By putting your property in a trust, you can appoint a trustee who can handle your property affairs without needing a court order or guardianship.

Providing for beneficiaries

If you have specific wishes or instructions for how you want your property to be used or distributed to your beneficiaries, you may want to put them in writing.

By putting your property in a trust, you can specify the terms and conditions of the trust, such as when and how much income or assets each beneficiary will receive, or what restrictions or incentives you want to impose on them.

Some of the possible drawbacks are:

Losing control

Depending on the type of trust you create, you may lose some or all of the control over your property once you transfer it to the trustee.

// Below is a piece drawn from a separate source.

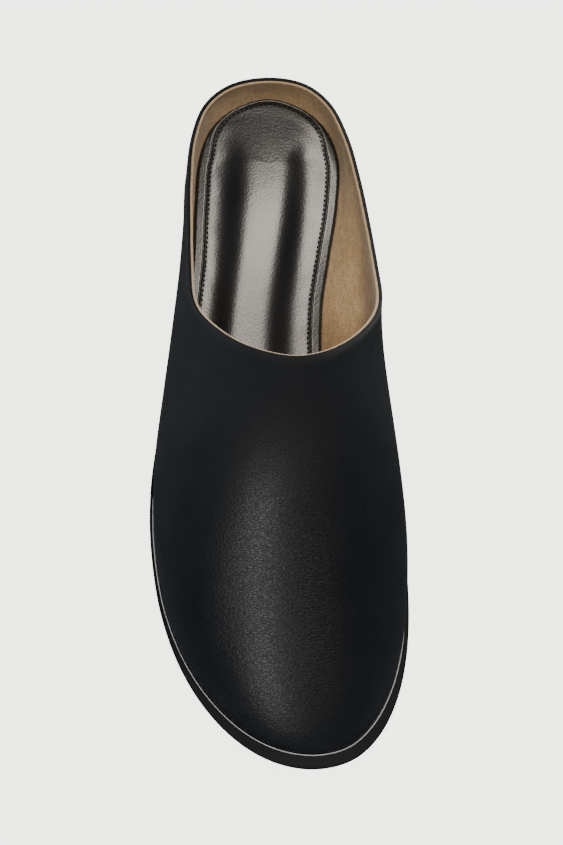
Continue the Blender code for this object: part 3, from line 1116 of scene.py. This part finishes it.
def stitch_tree(thread: Material) -> NodeTree:
    """Node tree that lays short threads along a curve.

    Args:
        thread: finish of the stitches.

    Returns:
        The tree, with inputs Pitch, Length and Width.
    """
    tree = bpy.data.node_groups.new("stitch_row", "GeometryNodeTree")
    face = tree.interface
    face.new_socket("Geometry", in_out="INPUT", socket_type="NodeSocketGeometry")
    for name in ("Pitch", "Length", "Width"):
        face.new_socket(name, in_out="INPUT", socket_type="NodeSocketFloat")
    face.new_socket("Geometry", in_out="OUTPUT", socket_type="NodeSocketGeometry")

    def add(kind: str, links: dict, **settings: str) -> Node:
        """Add a node.

        Args:
            kind: node type.
            links: values or sockets to link, by input name.
            settings: node properties.

        Returns:
            The node.
        """
        made = tree.nodes.new(kind)
        for key, value in settings.items():
            setattr(made, key, value)
        for key, value in links.items():
            if isinstance(value, NodeSocket):
                tree.links.new(value, made.inputs[key])
            else:
                made.inputs[key].default_value = value
        return made

    entry = tree.nodes.new("NodeGroupInput")
    path = {"Curve": entry.outputs["Geometry"], "Length": entry.outputs["Pitch"]}
    row = add("GeometryNodeResampleCurve", path, mode="LENGTH")
    bead = add("GeometryNodeMeshUVSphere", {"Segments": 8, "Rings": 6, "Radius": 0.5})
    tangent = tree.nodes.new("GeometryNodeInputTangent").outputs[0]
    turn = add("FunctionNodeAlignRotationToVector", {"Vector": tangent}, axis="Z")
    size = add("ShaderNodeCombineXYZ", {
        "X": entry.outputs["Width"], "Y": entry.outputs["Width"], "Z": entry.outputs["Length"],
    })
    laid = add("GeometryNodeInstanceOnPoints", {
        "Points": row.outputs["Curve"], "Instance": bead.outputs["Mesh"],
        "Rotation": turn.outputs["Rotation"], "Scale": size.outputs["Vector"],
    })
    real = add("GeometryNodeRealizeInstances", {"Geometry": laid.outputs["Instances"]})
    done = add("GeometryNodeSetMaterial", {"Geometry": real.outputs["Geometry"], "Material": thread})
    add("NodeGroupOutput", {"Geometry": done.outputs["Geometry"]})
    return tree


@dataclass
class Sole:
    """Sole plate with its ledge, and the fine bead where the upper meets it."""

    form: ShoeForm
    half: int = 150
    ledge_depth: float = 0.0007
    ledge_height: float = 0.0012
    spine_inset: float = 0.024
    bead: float = 0.00022
    bead_gap: float = 0.00025
    bead_sides: int = 8

    def build_plate(self) -> Object:
        """The plate, rounded at every edge."""
        form = self.form
        loop = form.sole_loop(self.half, form.sole_margin, form.toe_margin, form.heel_margin)
        normal = loop_normals(loop)
        spine = middle_line(loop, self.spine_inset)
        depth, ledge = self.ledge_depth, self.ledge_height
        section = [
            # out, down
            (-0.0008, 0.0), (-0.0003, 0.00004), (-0.0001, 0.00014), (0.0, 0.0004), (0.0, 0.0008),
            (-0.0001, 0.0011), (-0.0004, ledge), (-depth, ledge + 0.0001), (-depth, ledge + 0.0004),
            (-depth, 0.0030), (-depth - 0.0001, 0.0036), (-depth - 0.0004, 0.0040),
            (-depth - 0.0009, form.sole_thickness),
        ]
        sides = [form.over_bed(loop + normal * out, -down) for out, down in section]
        shares = np.linspace(0.0, 1.0, 9)[:-1]
        top, foot = loop + normal * section[0][0], loop + normal * section[-1][0]
        above = [form.over_bed(spine + (top - spine) * share, 0.0) for share in shares]
        thick = form.sole_thickness
        below = [form.over_bed(spine + (foot - spine) * share, -thick) for share in shares[::-1]]
        return ring_mesh("sole_plate", [*above, *sides, *below])

    def build_bead(self) -> Object:
        """Fine bead lying in the corner between upper and sole."""
        form = self.form
        loop = form.sole_loop(self.half, self.bead + self.bead_gap)
        normal = loop_normals(loop)
        rings = []
        for turn in np.linspace(0.0, 2.0 * math.pi, self.bead_sides + 1)[:-1]:
            plan = loop + normal * math.cos(turn) * self.bead
            high = form.bed(loop[:, 0]) + self.bead * (1.0 + math.sin(turn))
            rings.append(form.place(plan[:, 0], plan[:, 1], high))
        return ring_mesh("junction_bead", rings, close=True)

    def dress(self) -> None:
        """Make the pieces with their finishes."""
        finish_piece(self.build_plate(), SoleEdge().build(), "sole", "outsole")
        finish_piece(self.build_bead(), JunctionHighlightBead().build(), "sole")


@dataclass
class Heel:
    """Low heel block and its wearing piece."""

    form: ShoeForm
    front_share: float = 0.765
    back_spread: float = 0.0085
    side_spread: float = 0.0010
    lift: float = 0.0030
    seat_inset: float = 0.0014
    front_hollow: float = 0.0035
    side_rate: float = 3.0
    spans: int = 60
    front_points: int = 20
    levels: int = 17

    def loop(self, spread: float, inward: float = 0.0) -> Array:
        """Plan loop of the heel.

        Args:
            spread: share of the full spread, 0 to 1.
            inward: distance in all round.

        Returns:
            Loop of (back, across) points, the front face last.
        """
        form = self.form
        full = form.sole_loop(320, form.sole_margin - self.seat_inset - inward, 0.0, form.heel_margin)
        front = self.front_share * form.last_length + inward
        half = len(full) // 2
        sides = []
        for line in (full[:half + 1], np.vstack([full[half:], full[:1]])[::-1]):
            keep = line[line[:, 0] > front]
            first = np.array([front, np.interp(front, line[:, 0], line[:, 1])])
            sides.append(even_points(np.vstack([first, keep]), np.linspace(0.0, 1.0, self.spans + 1)))
        inner, outer = sides[0][0, 1], sides[1][0, 1]
        t = np.linspace(0.0, 1.0, self.front_points + 2)[1:-1]
        bow = self.front_hollow * 4.0 * t * (1.0 - t)
        face = np.stack([front + bow, outer + (inner - outer) * t], axis=1)
        loop = np.vstack([sides[0], sides[1][-2::-1], face])
        share = np.clip((loop[:, 0] - front) / (form.last_length - front), 0.0, 1.0)
        loop[:, 0] += self.back_spread * spread * share ** 2
        out = np.clip(share * self.side_rate, 0.0, 1.0) * (1.0 - share ** 4)
        loop[:, 1] += np.sign(loop[:, 1] - 0.5 * (inner + outer)) * self.side_spread * spread * out
        return loop

    def stack(self, name: str, levels: list[tuple[Array, Array]]) -> Object:
        """Closed block through plan loops, capped by shrinking rings.

        Args:
            name: object name.
            levels: each loop and the heights of its points.

        Returns:
            The new object.
        """
        caps = []
        for loop, high in (levels[0], levels[-1]):
            centre = loop.mean(axis=0)
            plans = [centre + (loop - centre) * share for share in (0.0, 0.4, 0.8)]
            cap = [self.form.place(plan[:, 0], plan[:, 1], high) for plan in plans]
            cap[0] = np.repeat(cap[0].mean(axis=0)[None], len(loop), axis=0)
            caps.append(cap)
        walls = [self.form.place(loop[:, 0], loop[:, 1], high) for loop, high in levels]
        return ring_mesh(name, [*caps[0], *walls, *caps[1][::-1]])

    def build_block(self) -> Object:
        """The heel block."""
        form = self.form
        top = self.loop(0.0)
        seat = form.bed(top[:, 0]) - form.sole_thickness - form.gap
        low = self.lift + form.gap
        shares = np.linspace(0.0, 1.0, self.levels)
        levels = [(self.loop(0.0, 0.0006), seat)]
        for share, out in zip(shares, smooth_table(HEEL_PROFILE, 1, shares)):
            levels.append((self.loop(float(out)), seat + (low - seat) * share))
        levels[1] = (levels[1][0], levels[1][1] - 0.0004)
        levels[-1] = (levels[-1][0], levels[-1][1] + 0.0003)
        levels.append((self.loop(1.0, 0.0005), np.full(len(top), low)))
        return self.stack("heel_block", levels)

    def build_lift(self) -> Object:
        """The wearing piece under the block."""
        outline = [
            # in, up
            (0.0005, self.lift),
            (0.0, self.lift - 0.0004),
            (0.0, 0.0008),
            (0.0002, 0.0003),
            (0.0007, 0.0),
        ]
        loops = [(self.loop(1.0, inward), up) for inward, up in outline]
        levels = [(loop, np.full(len(loop), up)) for loop, up in loops]
        return self.stack("heel_top_piece_dressed", levels)

    def dress(self) -> None:
        """Make the pieces with their finishes."""
        finish_piece(self.build_block(), HeelCover().build(), "heel", "heel")
        finish_piece(self.build_lift(), TopPieceRubber().build(), "top_piece", "heel_top_piece")


def direction(elevation: float, azimuth: float) -> Vector:
    """Unit vector at an elevation and azimuth in degrees; 0 is the toe side, 90 the inner side."""
    up, round_ = math.radians(elevation), math.radians(azimuth)
    return Vector((math.sin(round_) * math.cos(up), -math.cos(round_) * math.cos(up), math.sin(up)))


@dataclass
class Studio:
    """Pale floor, soft lights and the photograph's view of the shoe."""

    elevation: float = 69.24
    azimuth: float = -16.4
    roll: float = 14.6
    distance: float = 1.714
    lens_pixels: float = 4950.0
    aim: tuple[float, float, float] = (0.0015, -0.006, 0.02)
    picture_width: int = 563
    sensor_width: float = 36.0
    floor_reach: float = 6.0
    floor_height: float = -0.0004
    air: float = 0.06

    def add_floor(self) -> None:
        """Floor sheet, well beyond the view."""
        mesh = bpy.data.meshes.new("floor_sheet")
        r, z = self.floor_reach, self.floor_height
        mesh.from_pydata([(-r, -r, z), (r, -r, z), (r, r, z), (-r, r, z)], [], [(0, 1, 2, 3)])
        mesh.materials.append(PaleFloor().build())
        floor = put("floor_sheet", mesh)
        floor.visible_glossy = False

    @staticmethod
    def add_light(name: str, place: tuple, size: tuple, radiance: float, tint: tuple) -> None:
        """Rectangular soft light aimed at the shoe.

        Args:
            name: light name.
            place: elevation, azimuth and distance.
            size: width and height in metres.
            radiance: brightness of its face.
            tint: colour.
        """
        light = bpy.data.lights.new(name, "AREA")
        light.shape = "RECTANGLE"
        light.size, light.size_y = size
        light.energy = radiance * math.pi * size[0] * size[1]
        light.color = tint
        obj = put(name, light)
        way = direction(*place[:2])
        obj.location = way * place[2]
        obj.rotation_euler = way.to_track_quat("Z", "Y").to_euler()

    def add_camera(self) -> None:
        """Camera at the photograph's angle to the shoe, turned upright."""
        way = direction(self.elevation, self.azimuth)
        data = bpy.data.cameras.new("view")
        data.sensor_fit = "HORIZONTAL"
        data.sensor_width = self.sensor_width
        data.lens = self.lens_pixels * self.sensor_width / self.picture_width
        data.clip_end = 30.0
        obj = put("view", data)
        roll = Matrix.Rotation(math.radians(self.roll), 4, "Z")
        turn = way.to_track_quat("Z", "Y").to_matrix().to_4x4() @ roll
        obj.matrix_world = Matrix.Translation(Vector(self.aim) + way * self.distance) @ turn
        bpy.context.scene.camera = obj

    def build(self) -> None:
        """Set up floor, world, lights and camera."""
        world = bpy.data.worlds.new("studio_air")
        world.use_nodes = True
        air = world.node_tree.nodes["Background"]
        air.inputs["Color"].default_value = (0.95, 0.97, 1.0, 1.0)
        air.inputs["Strength"].default_value = self.air
        bpy.context.scene.world = world
        self.add_floor()
        self.add_light("overhead", (74.5, 156.0, 2.2), (0.62, 1.10), 14.0, (1.0, 0.91, 0.81))
        self.add_light("front", (55.0, -40.0, 2.4), (0.84, 0.62), 10.4, (1.0, 0.97, 0.93))
        self.add_camera()


def centre_shift(form: ShoeForm) -> tuple[float, float]:
    """Shift that lays the drawn sole over the CAD sole.

    Args:
        form: the shoe, not shifted yet.

    Returns:
        Distances across and back.
    """
    low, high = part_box("outsole")
    loop = form.sole_loop(40, form.sole_margin, form.toe_margin, form.heel_margin)
    back, across = (loop.min(axis=0) + loop.max(axis=0)) / 2.0
    return (float((low[0] + high[0]) / 2.0 - across), float((low[1] + high[1]) / 2.0 - back))


def main() -> None:
    """Build and dress the shoe, then the studio."""
    logging.basicConfig(level=logging.INFO, format="%(message)s")
    form = ShoeForm()
    form.shift = centre_shift(form)
    for part in (Upper(form), PaddedSock(form), Sole(form), Heel(form)):
        part.dress()
    Studio().build()


if __name__ == "__main__":
    main()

You may not be able to change, cancel, sell, or mortgage your property without the consent of the trustee or the beneficiaries.

You may also lose some of the benefits of owning the property, such as tax deductions or homestead exemptions.

Paying fees

Creating and maintaining a trust can involve various fees and expenses, such as legal fees, recording fees, trustee fees, accounting fees, and filing fees.

These fees can reduce the value of your property and estate over time.

Facing complications

Setting up and administering a trust can be a complex and time-consuming process that requires careful planning and execution.

You may need to consult with an attorney, an accountant, a financial planner, and other professionals to ensure that your trust is valid, effective, and compliant with the laws and regulations.

You may also need to coordinate with other aspects of your estate plan, such as your will, your power of attorney, and your beneficiary designations.

 

 

Conclusion

A real estate trust is a legal arrangement that allows you to transfer the ownership and management of your property to a trustee for the benefit of your beneficiaries.

A real estate trust can have various benefits and drawbacks depending on your situation and goals.

Before putting your property in a trust, you should weigh the pros and cons carefully and consult with qualified professionals to help you make an informed decision.